## CHALLENGE
Starting at the line that contains "make_body(group)", copy every line down to the line that contains "obj.data.transform(world)", inclusive, exactly as it stands. Omit all other lines.

-- start EXTRACTED MATERIAL --

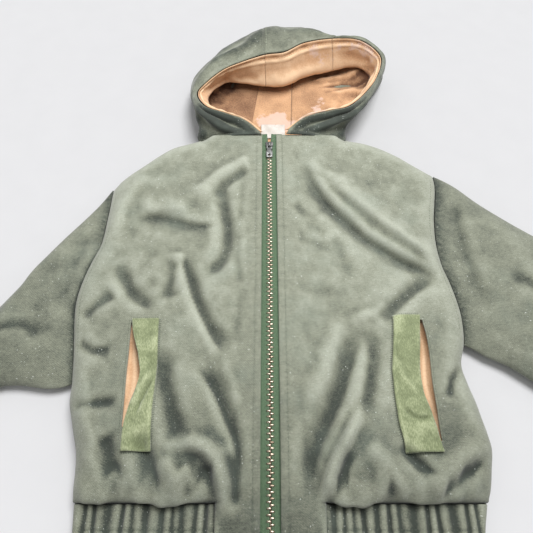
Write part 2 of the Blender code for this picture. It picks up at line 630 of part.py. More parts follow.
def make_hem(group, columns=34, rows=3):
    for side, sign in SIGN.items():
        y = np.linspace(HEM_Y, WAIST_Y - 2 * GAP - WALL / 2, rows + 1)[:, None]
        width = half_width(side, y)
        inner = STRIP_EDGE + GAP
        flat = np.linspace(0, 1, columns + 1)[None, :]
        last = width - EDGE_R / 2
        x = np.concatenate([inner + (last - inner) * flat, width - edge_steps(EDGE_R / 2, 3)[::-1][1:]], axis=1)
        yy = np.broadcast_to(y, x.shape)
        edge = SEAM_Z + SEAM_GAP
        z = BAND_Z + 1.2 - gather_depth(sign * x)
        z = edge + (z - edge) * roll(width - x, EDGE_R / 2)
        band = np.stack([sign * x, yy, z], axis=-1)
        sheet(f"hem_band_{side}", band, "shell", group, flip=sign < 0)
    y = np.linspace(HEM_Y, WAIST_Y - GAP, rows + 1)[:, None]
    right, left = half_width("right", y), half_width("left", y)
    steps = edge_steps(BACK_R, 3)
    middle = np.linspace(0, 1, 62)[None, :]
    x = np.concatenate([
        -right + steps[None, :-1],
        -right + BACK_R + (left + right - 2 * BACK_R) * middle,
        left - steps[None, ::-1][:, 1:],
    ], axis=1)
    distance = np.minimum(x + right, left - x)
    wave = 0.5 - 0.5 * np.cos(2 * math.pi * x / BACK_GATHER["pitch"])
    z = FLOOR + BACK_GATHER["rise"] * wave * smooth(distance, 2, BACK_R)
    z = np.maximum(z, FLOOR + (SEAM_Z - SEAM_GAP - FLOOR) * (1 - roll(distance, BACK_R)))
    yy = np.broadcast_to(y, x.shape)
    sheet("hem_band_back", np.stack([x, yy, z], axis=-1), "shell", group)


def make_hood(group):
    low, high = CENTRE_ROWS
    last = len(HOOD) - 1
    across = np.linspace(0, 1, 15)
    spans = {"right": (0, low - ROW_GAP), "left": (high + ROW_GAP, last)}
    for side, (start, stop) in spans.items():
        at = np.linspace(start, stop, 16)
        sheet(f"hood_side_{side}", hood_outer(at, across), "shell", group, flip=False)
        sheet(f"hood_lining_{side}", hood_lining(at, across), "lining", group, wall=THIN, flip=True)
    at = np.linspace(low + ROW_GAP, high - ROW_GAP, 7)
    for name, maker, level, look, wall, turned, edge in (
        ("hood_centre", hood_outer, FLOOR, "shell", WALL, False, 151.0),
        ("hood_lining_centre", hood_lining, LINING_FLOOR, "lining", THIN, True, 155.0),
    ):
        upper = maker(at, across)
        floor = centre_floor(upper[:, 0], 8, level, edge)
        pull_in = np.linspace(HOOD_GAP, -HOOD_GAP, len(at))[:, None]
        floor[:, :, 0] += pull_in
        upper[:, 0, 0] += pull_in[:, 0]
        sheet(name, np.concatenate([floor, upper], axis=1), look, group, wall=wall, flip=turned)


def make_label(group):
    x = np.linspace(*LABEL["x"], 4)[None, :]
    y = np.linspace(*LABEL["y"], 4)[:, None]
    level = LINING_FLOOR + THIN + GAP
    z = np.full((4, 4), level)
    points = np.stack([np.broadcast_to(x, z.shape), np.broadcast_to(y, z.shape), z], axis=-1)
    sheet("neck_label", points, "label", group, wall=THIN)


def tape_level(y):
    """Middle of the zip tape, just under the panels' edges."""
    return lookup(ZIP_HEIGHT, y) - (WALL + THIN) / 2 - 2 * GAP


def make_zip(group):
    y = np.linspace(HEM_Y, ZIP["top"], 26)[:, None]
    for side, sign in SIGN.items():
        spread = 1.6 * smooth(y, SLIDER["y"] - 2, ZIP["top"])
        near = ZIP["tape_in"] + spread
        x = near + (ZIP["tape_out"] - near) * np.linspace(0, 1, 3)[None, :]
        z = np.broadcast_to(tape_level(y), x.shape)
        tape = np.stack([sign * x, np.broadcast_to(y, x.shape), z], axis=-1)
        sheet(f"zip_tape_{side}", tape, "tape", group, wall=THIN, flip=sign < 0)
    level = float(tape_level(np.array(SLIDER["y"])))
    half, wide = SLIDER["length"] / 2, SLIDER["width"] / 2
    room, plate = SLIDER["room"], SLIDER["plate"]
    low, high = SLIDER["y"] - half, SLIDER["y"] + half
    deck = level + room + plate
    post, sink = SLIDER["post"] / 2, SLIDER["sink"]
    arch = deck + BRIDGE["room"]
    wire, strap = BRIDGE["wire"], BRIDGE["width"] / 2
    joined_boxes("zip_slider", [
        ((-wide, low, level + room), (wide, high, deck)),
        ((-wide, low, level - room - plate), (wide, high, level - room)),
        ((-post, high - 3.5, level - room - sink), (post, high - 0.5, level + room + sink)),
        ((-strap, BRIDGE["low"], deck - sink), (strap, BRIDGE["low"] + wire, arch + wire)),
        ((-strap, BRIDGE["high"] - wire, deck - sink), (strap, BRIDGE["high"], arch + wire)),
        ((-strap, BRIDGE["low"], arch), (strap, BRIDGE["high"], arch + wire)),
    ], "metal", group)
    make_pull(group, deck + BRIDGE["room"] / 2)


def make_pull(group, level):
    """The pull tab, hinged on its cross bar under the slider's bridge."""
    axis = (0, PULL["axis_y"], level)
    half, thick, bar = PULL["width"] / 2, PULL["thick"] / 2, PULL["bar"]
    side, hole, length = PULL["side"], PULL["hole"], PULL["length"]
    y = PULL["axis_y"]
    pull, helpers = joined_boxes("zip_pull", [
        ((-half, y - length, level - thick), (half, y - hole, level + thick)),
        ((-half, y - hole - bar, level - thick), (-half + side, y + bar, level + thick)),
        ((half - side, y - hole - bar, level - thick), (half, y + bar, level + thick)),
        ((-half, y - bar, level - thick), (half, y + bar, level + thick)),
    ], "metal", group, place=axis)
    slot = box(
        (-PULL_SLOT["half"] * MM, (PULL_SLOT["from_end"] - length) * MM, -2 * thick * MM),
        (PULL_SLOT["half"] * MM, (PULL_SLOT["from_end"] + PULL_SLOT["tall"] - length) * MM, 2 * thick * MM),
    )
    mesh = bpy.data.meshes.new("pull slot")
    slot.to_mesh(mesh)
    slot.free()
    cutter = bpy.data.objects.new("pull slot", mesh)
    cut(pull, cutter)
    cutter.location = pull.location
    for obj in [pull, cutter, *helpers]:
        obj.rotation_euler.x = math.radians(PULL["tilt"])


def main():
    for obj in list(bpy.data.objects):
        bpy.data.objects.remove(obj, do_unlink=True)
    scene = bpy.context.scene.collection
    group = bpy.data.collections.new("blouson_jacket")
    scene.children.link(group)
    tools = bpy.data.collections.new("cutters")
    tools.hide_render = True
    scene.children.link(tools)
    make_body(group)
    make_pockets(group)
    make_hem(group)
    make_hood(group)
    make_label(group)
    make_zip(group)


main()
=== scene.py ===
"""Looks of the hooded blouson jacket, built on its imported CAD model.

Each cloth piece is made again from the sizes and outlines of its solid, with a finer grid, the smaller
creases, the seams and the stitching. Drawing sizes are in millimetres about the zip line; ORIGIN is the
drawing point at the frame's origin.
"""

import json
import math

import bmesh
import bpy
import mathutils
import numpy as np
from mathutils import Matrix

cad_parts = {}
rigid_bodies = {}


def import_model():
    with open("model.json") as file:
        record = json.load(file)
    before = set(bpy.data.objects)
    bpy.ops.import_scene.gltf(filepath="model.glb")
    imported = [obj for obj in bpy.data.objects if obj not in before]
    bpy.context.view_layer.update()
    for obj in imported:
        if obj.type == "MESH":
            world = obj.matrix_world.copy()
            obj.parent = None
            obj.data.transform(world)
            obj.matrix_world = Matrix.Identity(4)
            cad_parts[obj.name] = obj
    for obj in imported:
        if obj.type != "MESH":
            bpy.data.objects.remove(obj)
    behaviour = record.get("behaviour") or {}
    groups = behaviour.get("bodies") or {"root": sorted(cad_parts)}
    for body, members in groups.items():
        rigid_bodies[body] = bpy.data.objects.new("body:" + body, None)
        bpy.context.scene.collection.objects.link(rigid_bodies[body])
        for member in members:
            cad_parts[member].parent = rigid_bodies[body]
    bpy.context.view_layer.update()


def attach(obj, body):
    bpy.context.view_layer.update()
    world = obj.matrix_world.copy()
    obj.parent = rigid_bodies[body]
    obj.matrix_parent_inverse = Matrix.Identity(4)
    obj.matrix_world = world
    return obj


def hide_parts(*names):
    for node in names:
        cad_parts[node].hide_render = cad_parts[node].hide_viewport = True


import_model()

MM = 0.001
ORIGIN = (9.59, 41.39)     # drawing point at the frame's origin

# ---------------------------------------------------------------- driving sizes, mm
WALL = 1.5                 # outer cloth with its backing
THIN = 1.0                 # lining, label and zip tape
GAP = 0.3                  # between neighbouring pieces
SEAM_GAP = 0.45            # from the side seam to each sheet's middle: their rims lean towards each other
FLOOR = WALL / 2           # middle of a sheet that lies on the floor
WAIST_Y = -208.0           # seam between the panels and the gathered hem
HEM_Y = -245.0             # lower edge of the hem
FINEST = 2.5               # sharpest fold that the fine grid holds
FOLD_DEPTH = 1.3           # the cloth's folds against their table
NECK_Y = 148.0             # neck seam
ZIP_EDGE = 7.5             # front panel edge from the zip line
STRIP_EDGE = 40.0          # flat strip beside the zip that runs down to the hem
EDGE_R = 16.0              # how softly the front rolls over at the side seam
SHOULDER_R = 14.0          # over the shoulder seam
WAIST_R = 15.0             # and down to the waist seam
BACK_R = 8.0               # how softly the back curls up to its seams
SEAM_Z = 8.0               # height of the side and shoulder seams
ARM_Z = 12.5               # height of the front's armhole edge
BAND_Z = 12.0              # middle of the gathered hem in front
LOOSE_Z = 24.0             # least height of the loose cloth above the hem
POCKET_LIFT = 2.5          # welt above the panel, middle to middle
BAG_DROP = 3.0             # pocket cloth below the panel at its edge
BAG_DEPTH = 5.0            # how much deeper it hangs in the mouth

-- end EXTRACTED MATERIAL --
-- start EXTRACTED MATERIAL --

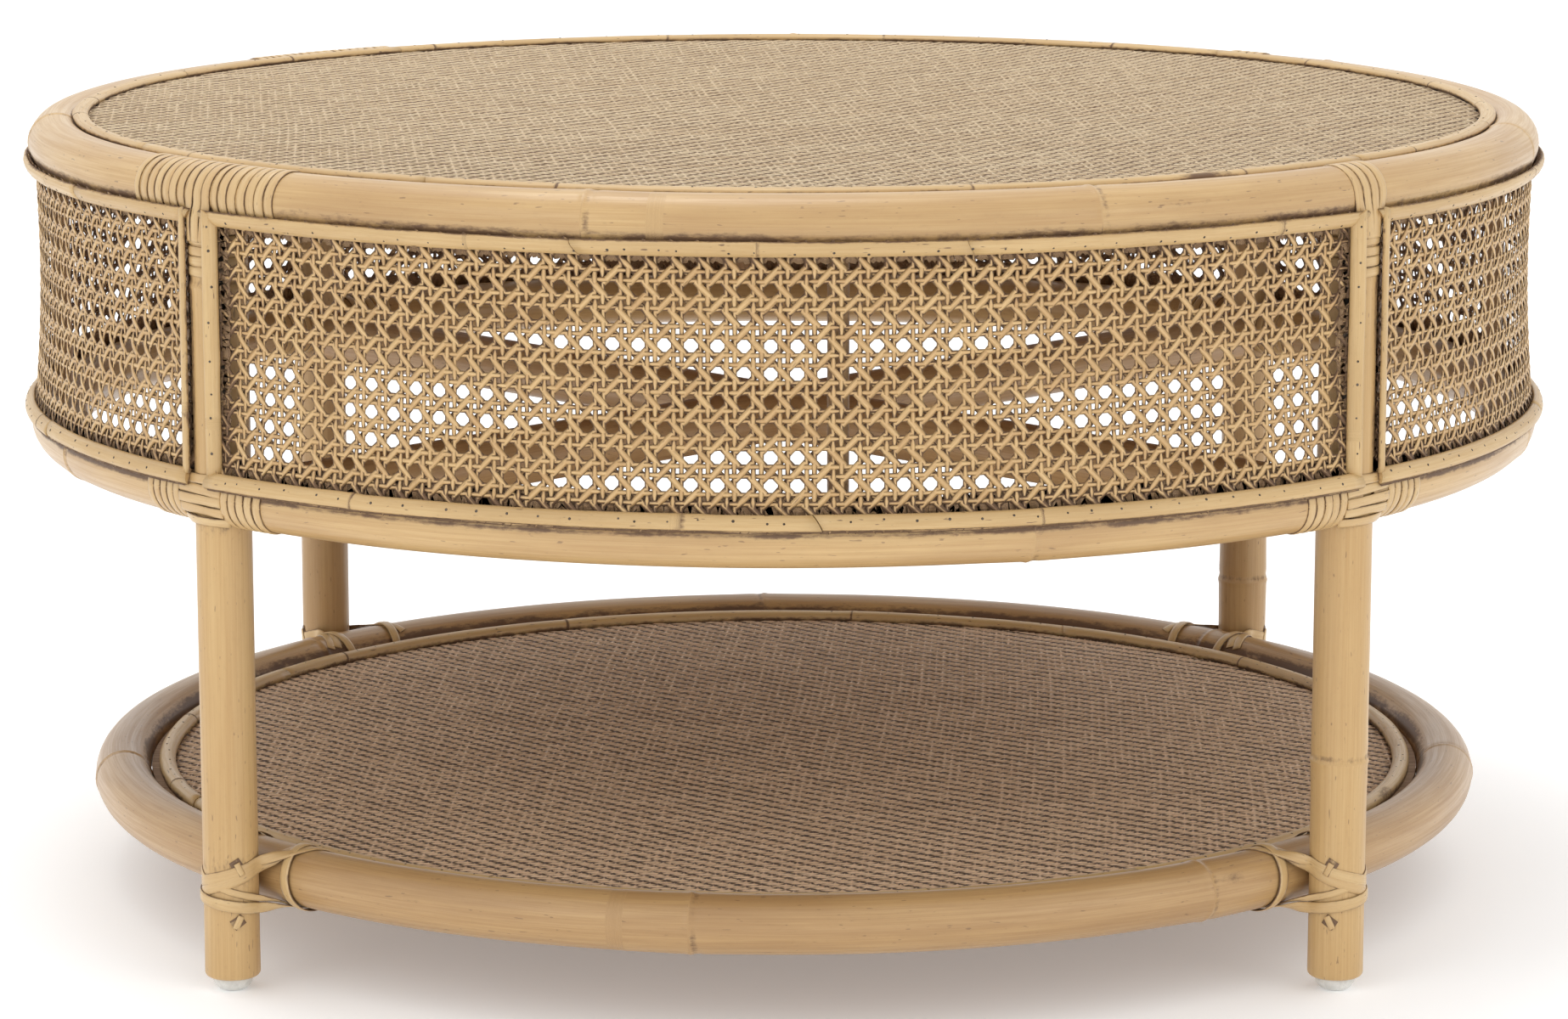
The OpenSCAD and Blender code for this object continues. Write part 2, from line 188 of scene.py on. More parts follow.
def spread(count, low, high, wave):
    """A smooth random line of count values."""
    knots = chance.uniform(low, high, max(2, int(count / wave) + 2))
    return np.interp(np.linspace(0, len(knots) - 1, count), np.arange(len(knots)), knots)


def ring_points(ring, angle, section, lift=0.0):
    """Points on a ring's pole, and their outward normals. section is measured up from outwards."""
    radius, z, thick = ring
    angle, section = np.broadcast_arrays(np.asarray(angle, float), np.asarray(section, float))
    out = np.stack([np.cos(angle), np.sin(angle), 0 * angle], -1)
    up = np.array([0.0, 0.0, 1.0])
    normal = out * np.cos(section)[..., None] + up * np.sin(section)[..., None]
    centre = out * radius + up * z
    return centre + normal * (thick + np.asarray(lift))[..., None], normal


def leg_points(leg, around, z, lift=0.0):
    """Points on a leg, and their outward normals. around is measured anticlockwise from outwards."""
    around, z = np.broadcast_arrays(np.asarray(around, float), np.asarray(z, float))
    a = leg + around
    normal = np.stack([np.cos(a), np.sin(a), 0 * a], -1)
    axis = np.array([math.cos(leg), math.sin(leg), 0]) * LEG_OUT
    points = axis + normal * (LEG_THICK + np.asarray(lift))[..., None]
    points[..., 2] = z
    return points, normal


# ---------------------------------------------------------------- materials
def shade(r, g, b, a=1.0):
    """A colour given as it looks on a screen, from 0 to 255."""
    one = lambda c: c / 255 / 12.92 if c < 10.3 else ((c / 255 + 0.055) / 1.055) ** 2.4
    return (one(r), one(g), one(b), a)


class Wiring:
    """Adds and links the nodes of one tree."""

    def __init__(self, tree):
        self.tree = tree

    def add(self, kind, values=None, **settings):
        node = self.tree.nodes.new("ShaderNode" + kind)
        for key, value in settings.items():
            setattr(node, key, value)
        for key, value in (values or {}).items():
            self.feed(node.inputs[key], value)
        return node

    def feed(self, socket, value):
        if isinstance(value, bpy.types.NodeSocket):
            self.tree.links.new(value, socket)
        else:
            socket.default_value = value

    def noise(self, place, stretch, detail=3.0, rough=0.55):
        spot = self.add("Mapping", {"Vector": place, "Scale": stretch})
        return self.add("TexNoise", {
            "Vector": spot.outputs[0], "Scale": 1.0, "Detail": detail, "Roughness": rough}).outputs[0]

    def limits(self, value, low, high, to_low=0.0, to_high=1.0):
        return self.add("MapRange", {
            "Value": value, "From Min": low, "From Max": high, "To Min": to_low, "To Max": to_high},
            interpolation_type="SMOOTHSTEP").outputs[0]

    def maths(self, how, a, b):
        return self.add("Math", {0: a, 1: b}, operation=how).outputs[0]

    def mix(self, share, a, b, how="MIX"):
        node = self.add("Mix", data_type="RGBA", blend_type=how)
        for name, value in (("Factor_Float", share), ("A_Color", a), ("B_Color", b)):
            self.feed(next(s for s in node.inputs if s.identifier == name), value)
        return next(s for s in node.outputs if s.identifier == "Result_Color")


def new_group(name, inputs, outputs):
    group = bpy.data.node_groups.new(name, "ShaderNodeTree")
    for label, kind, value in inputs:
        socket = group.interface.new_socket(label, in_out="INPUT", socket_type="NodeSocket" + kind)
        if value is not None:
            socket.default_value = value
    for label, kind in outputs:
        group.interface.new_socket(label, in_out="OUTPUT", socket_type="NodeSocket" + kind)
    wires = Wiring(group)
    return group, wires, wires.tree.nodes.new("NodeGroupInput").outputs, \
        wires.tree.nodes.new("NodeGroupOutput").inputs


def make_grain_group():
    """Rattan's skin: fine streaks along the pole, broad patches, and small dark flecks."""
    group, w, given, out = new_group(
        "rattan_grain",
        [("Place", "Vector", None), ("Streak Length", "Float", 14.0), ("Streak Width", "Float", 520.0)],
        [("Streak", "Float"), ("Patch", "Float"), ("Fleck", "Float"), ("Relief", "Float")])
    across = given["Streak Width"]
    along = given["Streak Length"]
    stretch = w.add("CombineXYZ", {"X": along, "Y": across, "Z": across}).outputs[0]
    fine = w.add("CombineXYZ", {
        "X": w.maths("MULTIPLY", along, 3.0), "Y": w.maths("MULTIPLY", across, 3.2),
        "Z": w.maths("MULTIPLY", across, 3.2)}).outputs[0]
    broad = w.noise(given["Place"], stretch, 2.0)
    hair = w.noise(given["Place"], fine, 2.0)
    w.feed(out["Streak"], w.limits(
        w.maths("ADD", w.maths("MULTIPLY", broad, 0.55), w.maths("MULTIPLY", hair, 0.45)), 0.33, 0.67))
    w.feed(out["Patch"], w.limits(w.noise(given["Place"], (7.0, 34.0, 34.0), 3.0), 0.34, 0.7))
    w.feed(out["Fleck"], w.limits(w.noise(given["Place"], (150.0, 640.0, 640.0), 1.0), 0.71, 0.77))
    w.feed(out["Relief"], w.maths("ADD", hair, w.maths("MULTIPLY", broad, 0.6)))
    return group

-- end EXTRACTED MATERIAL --
-- start EXTRACTED MATERIAL --

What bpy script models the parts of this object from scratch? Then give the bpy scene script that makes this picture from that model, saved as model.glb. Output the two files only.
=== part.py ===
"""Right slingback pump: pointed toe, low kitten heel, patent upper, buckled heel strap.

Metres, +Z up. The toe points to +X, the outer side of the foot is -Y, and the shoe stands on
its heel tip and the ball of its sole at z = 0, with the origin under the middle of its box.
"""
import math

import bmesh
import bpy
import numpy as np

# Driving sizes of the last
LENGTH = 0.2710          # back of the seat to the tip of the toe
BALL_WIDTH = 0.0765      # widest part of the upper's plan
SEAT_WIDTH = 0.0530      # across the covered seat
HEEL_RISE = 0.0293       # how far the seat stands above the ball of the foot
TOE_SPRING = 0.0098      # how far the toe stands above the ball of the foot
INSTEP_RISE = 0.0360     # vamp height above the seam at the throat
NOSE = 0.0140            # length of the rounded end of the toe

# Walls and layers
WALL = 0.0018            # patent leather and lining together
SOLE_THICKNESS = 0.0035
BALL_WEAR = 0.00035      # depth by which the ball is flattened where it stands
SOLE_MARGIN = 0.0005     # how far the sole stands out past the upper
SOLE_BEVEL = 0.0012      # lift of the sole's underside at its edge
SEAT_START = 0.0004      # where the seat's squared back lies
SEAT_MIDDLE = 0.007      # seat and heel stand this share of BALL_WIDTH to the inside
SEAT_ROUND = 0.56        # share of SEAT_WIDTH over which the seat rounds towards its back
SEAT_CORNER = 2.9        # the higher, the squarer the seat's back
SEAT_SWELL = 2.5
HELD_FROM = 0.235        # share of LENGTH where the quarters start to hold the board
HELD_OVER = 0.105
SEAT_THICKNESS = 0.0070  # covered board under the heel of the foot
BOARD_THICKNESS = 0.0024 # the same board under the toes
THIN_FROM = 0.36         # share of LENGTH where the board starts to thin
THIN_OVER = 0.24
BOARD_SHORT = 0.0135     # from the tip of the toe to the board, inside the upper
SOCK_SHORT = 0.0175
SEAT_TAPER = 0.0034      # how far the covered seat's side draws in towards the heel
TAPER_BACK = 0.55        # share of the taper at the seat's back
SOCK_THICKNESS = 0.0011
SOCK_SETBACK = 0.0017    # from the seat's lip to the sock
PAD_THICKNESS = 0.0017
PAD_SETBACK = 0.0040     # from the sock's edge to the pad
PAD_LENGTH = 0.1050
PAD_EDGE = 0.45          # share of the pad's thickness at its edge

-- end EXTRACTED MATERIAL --

## PROBLEM SOLUTION
    make_body(group)
    make_pockets(group)
    make_hem(group)
    make_hood(group)
    make_label(group)
    make_zip(group)


main()
=== scene.py ===
"""Looks of the hooded blouson jacket, built on its imported CAD model.

Each cloth piece is made again from the sizes and outlines of its solid, with a finer grid, the smaller
creases, the seams and the stitching. Drawing sizes are in millimetres about the zip line; ORIGIN is the
drawing point at the frame's origin.
"""

import json
import math

import bmesh
import bpy
import mathutils
import numpy as np
from mathutils import Matrix

cad_parts = {}
rigid_bodies = {}


def import_model():
    with open("model.json") as file:
        record = json.load(file)
    before = set(bpy.data.objects)
    bpy.ops.import_scene.gltf(filepath="model.glb")
    imported = [obj for obj in bpy.data.objects if obj not in before]
    bpy.context.view_layer.update()
    for obj in imported:
        if obj.type == "MESH":
            world = obj.matrix_world.copy()
            obj.parent = None
            obj.data.transform(world)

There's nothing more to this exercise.